## Your goal:
Below is a listing; reproduce each line of it exactly.

Records with modeling code
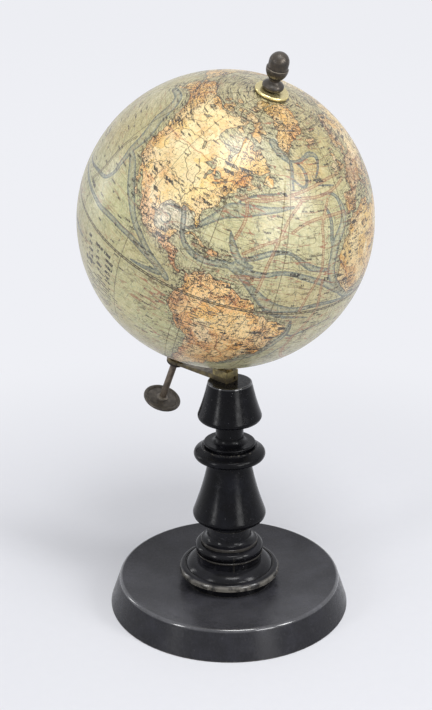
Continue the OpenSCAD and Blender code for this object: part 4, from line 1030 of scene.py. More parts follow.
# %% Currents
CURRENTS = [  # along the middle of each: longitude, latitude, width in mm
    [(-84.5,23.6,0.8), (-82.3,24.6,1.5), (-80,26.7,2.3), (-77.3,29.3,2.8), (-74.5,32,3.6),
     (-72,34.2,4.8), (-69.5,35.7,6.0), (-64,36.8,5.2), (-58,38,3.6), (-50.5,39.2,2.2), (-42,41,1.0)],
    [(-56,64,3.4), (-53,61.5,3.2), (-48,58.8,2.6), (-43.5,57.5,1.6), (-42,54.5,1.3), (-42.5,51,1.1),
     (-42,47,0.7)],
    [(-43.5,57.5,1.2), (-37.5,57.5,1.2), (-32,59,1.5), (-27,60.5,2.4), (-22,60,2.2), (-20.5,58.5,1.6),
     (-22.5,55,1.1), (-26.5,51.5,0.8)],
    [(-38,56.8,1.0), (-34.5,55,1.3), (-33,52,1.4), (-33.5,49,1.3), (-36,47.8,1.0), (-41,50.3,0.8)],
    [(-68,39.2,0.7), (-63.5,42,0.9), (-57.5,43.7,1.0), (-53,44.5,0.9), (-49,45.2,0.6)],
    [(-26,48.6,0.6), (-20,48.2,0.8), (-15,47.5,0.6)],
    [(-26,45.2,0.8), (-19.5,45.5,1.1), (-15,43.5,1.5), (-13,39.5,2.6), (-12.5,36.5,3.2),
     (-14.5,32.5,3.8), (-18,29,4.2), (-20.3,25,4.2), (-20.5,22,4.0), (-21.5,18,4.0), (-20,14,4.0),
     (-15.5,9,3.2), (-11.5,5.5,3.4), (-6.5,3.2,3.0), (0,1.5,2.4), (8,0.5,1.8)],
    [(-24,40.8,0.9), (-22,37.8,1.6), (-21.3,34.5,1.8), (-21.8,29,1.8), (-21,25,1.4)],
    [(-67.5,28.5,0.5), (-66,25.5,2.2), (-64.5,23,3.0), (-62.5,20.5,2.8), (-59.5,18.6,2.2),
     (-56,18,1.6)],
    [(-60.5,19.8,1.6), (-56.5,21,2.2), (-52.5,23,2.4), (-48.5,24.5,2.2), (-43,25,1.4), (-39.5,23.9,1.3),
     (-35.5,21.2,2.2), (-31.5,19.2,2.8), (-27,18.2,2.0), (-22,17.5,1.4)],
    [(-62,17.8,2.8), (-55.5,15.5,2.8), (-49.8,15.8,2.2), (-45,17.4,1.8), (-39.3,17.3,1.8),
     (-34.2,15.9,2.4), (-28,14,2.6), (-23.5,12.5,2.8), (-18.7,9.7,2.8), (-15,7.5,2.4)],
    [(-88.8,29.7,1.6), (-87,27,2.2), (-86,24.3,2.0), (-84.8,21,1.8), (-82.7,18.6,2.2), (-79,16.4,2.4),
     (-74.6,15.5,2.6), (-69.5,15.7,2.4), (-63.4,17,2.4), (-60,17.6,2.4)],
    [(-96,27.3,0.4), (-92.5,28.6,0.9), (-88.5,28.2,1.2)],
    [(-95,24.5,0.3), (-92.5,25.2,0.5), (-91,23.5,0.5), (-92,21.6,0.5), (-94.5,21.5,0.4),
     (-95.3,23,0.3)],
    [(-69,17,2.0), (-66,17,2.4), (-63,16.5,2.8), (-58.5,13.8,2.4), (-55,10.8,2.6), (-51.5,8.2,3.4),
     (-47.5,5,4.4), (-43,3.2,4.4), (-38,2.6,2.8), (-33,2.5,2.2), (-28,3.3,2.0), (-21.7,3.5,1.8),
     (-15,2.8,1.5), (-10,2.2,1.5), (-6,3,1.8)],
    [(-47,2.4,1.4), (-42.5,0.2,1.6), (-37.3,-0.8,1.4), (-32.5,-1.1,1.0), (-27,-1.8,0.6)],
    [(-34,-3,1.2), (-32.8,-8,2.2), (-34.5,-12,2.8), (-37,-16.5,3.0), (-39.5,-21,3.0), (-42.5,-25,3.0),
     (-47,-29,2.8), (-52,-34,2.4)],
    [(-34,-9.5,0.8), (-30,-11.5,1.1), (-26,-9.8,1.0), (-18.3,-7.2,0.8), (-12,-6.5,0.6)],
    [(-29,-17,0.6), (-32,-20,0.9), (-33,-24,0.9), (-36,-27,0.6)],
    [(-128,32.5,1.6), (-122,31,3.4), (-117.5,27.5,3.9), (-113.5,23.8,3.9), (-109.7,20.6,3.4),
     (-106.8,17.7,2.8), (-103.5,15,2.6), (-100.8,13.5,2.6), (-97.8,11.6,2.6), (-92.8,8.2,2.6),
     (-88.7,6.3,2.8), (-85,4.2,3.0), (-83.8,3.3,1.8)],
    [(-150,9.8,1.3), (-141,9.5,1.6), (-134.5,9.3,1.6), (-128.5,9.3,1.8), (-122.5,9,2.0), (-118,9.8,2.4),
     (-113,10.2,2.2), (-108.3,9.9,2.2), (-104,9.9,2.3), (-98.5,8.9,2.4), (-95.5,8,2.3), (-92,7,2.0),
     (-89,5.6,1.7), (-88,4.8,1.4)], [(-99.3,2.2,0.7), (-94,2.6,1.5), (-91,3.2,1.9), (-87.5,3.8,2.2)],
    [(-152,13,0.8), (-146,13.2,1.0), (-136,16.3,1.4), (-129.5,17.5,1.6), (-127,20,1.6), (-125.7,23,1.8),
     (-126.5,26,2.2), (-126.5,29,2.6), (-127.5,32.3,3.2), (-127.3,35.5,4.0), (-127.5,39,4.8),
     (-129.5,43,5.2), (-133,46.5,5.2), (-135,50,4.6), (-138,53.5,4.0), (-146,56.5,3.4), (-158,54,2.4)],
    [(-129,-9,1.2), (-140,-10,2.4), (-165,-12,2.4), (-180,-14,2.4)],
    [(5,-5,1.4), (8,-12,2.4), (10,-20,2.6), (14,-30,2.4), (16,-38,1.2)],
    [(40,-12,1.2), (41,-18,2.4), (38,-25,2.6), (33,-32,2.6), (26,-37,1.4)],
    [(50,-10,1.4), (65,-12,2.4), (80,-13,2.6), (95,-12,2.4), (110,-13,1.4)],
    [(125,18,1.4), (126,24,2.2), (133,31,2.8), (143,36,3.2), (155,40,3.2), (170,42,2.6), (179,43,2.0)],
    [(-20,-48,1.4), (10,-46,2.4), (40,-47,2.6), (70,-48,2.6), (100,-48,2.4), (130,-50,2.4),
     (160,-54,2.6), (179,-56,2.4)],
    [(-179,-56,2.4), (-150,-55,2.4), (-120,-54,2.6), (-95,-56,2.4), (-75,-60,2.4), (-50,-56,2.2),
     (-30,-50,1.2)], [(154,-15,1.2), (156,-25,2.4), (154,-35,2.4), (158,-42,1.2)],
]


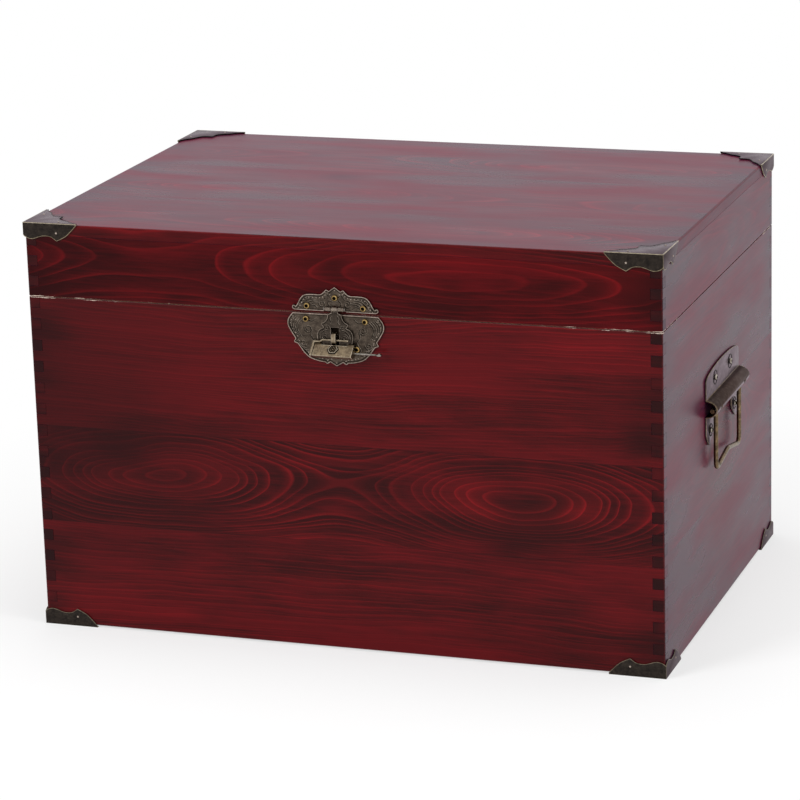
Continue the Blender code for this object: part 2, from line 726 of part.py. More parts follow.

## Solution to this problem:
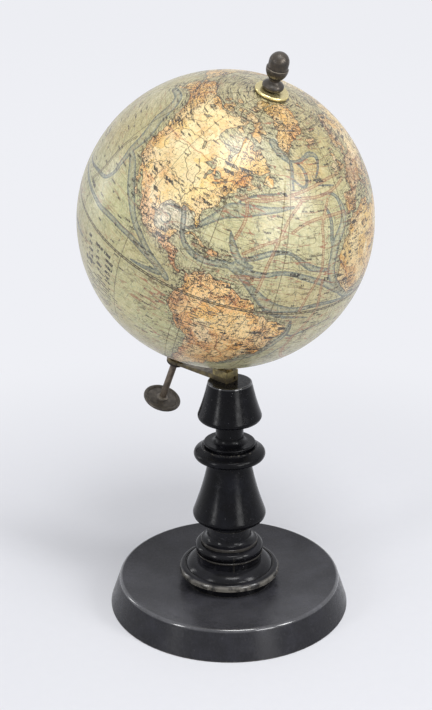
Continue the OpenSCAD and Blender code for this object: part 4, from line 1030 of scene.py. More parts follow.
# %% Currents
CURRENTS = [  # along the middle of each: longitude, latitude, width in mm
    [(-84.5,23.6,0.8), (-82.3,24.6,1.5), (-80,26.7,2.3), (-77.3,29.3,2.8), (-74.5,32,3.6),
     (-72,34.2,4.8), (-69.5,35.7,6.0), (-64,36.8,5.2), (-58,38,3.6), (-50.5,39.2,2.2), (-42,41,1.0)],
    [(-56,64,3.4), (-53,61.5,3.2), (-48,58.8,2.6), (-43.5,57.5,1.6), (-42,54.5,1.3), (-42.5,51,1.1),
     (-42,47,0.7)],
    [(-43.5,57.5,1.2), (-37.5,57.5,1.2), (-32,59,1.5), (-27,60.5,2.4), (-22,60,2.2), (-20.5,58.5,1.6),
     (-22.5,55,1.1), (-26.5,51.5,0.8)],
    [(-38,56.8,1.0), (-34.5,55,1.3), (-33,52,1.4), (-33.5,49,1.3), (-36,47.8,1.0), (-41,50.3,0.8)],
    [(-68,39.2,0.7), (-63.5,42,0.9), (-57.5,43.7,1.0), (-53,44.5,0.9), (-49,45.2,0.6)],
    [(-26,48.6,0.6), (-20,48.2,0.8), (-15,47.5,0.6)],
    [(-26,45.2,0.8), (-19.5,45.5,1.1), (-15,43.5,1.5), (-13,39.5,2.6), (-12.5,36.5,3.2),
     (-14.5,32.5,3.8), (-18,29,4.2), (-20.3,25,4.2), (-20.5,22,4.0), (-21.5,18,4.0), (-20,14,4.0),
     (-15.5,9,3.2), (-11.5,5.5,3.4), (-6.5,3.2,3.0), (0,1.5,2.4), (8,0.5,1.8)],
    [(-24,40.8,0.9), (-22,37.8,1.6), (-21.3,34.5,1.8), (-21.8,29,1.8), (-21,25,1.4)],
    [(-67.5,28.5,0.5), (-66,25.5,2.2), (-64.5,23,3.0), (-62.5,20.5,2.8), (-59.5,18.6,2.2),
     (-56,18,1.6)],
    [(-60.5,19.8,1.6), (-56.5,21,2.2), (-52.5,23,2.4), (-48.5,24.5,2.2), (-43,25,1.4), (-39.5,23.9,1.3),
     (-35.5,21.2,2.2), (-31.5,19.2,2.8), (-27,18.2,2.0), (-22,17.5,1.4)],
    [(-62,17.8,2.8), (-55.5,15.5,2.8), (-49.8,15.8,2.2), (-45,17.4,1.8), (-39.3,17.3,1.8),
     (-34.2,15.9,2.4), (-28,14,2.6), (-23.5,12.5,2.8), (-18.7,9.7,2.8), (-15,7.5,2.4)],
    [(-88.8,29.7,1.6), (-87,27,2.2), (-86,24.3,2.0), (-84.8,21,1.8), (-82.7,18.6,2.2), (-79,16.4,2.4),
     (-74.6,15.5,2.6), (-69.5,15.7,2.4), (-63.4,17,2.4), (-60,17.6,2.4)],
    [(-96,27.3,0.4), (-92.5,28.6,0.9), (-88.5,28.2,1.2)],
    [(-95,24.5,0.3), (-92.5,25.2,0.5), (-91,23.5,0.5), (-92,21.6,0.5), (-94.5,21.5,0.4),
     (-95.3,23,0.3)],
    [(-69,17,2.0), (-66,17,2.4), (-63,16.5,2.8), (-58.5,13.8,2.4), (-55,10.8,2.6), (-51.5,8.2,3.4),
     (-47.5,5,4.4), (-43,3.2,4.4), (-38,2.6,2.8), (-33,2.5,2.2), (-28,3.3,2.0), (-21.7,3.5,1.8),
     (-15,2.8,1.5), (-10,2.2,1.5), (-6,3,1.8)],
    [(-47,2.4,1.4), (-42.5,0.2,1.6), (-37.3,-0.8,1.4), (-32.5,-1.1,1.0), (-27,-1.8,0.6)],
    [(-34,-3,1.2), (-32.8,-8,2.2), (-34.5,-12,2.8), (-37,-16.5,3.0), (-39.5,-21,3.0), (-42.5,-25,3.0),
     (-47,-29,2.8), (-52,-34,2.4)],
    [(-34,-9.5,0.8), (-30,-11.5,1.1), (-26,-9.8,1.0), (-18.3,-7.2,0.8), (-12,-6.5,0.6)],
    [(-29,-17,0.6), (-32,-20,0.9), (-33,-24,0.9), (-36,-27,0.6)],
    [(-128,32.5,1.6), (-122,31,3.4), (-117.5,27.5,3.9), (-113.5,23.8,3.9), (-109.7,20.6,3.4),
     (-106.8,17.7,2.8), (-103.5,15,2.6), (-100.8,13.5,2.6), (-97.8,11.6,2.6), (-92.8,8.2,2.6),
     (-88.7,6.3,2.8), (-85,4.2,3.0), (-83.8,3.3,1.8)],
    [(-150,9.8,1.3), (-141,9.5,1.6), (-134.5,9.3,1.6), (-128.5,9.3,1.8), (-122.5,9,2.0), (-118,9.8,2.4),
     (-113,10.2,2.2), (-108.3,9.9,2.2), (-104,9.9,2.3), (-98.5,8.9,2.4), (-95.5,8,2.3), (-92,7,2.0),
     (-89,5.6,1.7), (-88,4.8,1.4)], [(-99.3,2.2,0.7), (-94,2.6,1.5), (-91,3.2,1.9), (-87.5,3.8,2.2)],
    [(-152,13,0.8), (-146,13.2,1.0), (-136,16.3,1.4), (-129.5,17.5,1.6), (-127,20,1.6), (-125.7,23,1.8),
     (-126.5,26,2.2), (-126.5,29,2.6), (-127.5,32.3,3.2), (-127.3,35.5,4.0), (-127.5,39,4.8),
     (-129.5,43,5.2), (-133,46.5,5.2), (-135,50,4.6), (-138,53.5,4.0), (-146,56.5,3.4), (-158,54,2.4)],
    [(-129,-9,1.2), (-140,-10,2.4), (-165,-12,2.4), (-180,-14,2.4)],
    [(5,-5,1.4), (8,-12,2.4), (10,-20,2.6), (14,-30,2.4), (16,-38,1.2)],
    [(40,-12,1.2), (41,-18,2.4), (38,-25,2.6), (33,-32,2.6), (26,-37,1.4)],
    [(50,-10,1.4), (65,-12,2.4), (80,-13,2.6), (95,-12,2.4), (110,-13,1.4)],
    [(125,18,1.4), (126,24,2.2), (133,31,2.8), (143,36,3.2), (155,40,3.2), (170,42,2.6), (179,43,2.0)],
    [(-20,-48,1.4), (10,-46,2.4), (40,-47,2.6), (70,-48,2.6), (100,-48,2.4), (130,-50,2.4),
     (160,-54,2.6), (179,-56,2.4)],
    [(-179,-56,2.4), (-150,-55,2.4), (-120,-54,2.6), (-95,-56,2.4), (-75,-60,2.4), (-50,-56,2.2),
     (-30,-50,1.2)], [(154,-15,1.2), (156,-25,2.4), (154,-35,2.4), (158,-42,1.2)],
]


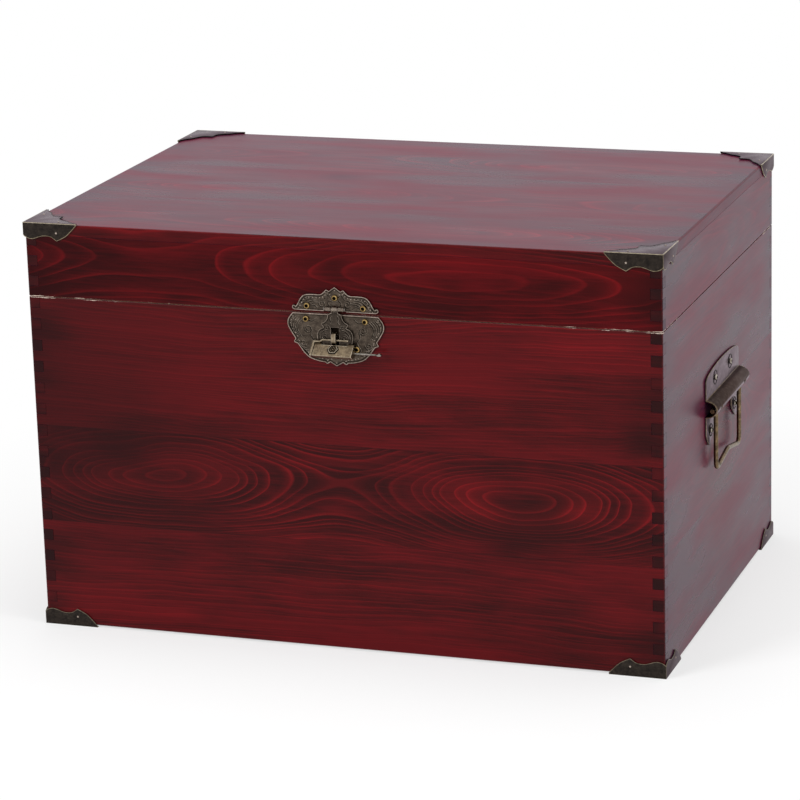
Continue the Blender code for this object: part 2, from line 726 of part.py. More parts follow.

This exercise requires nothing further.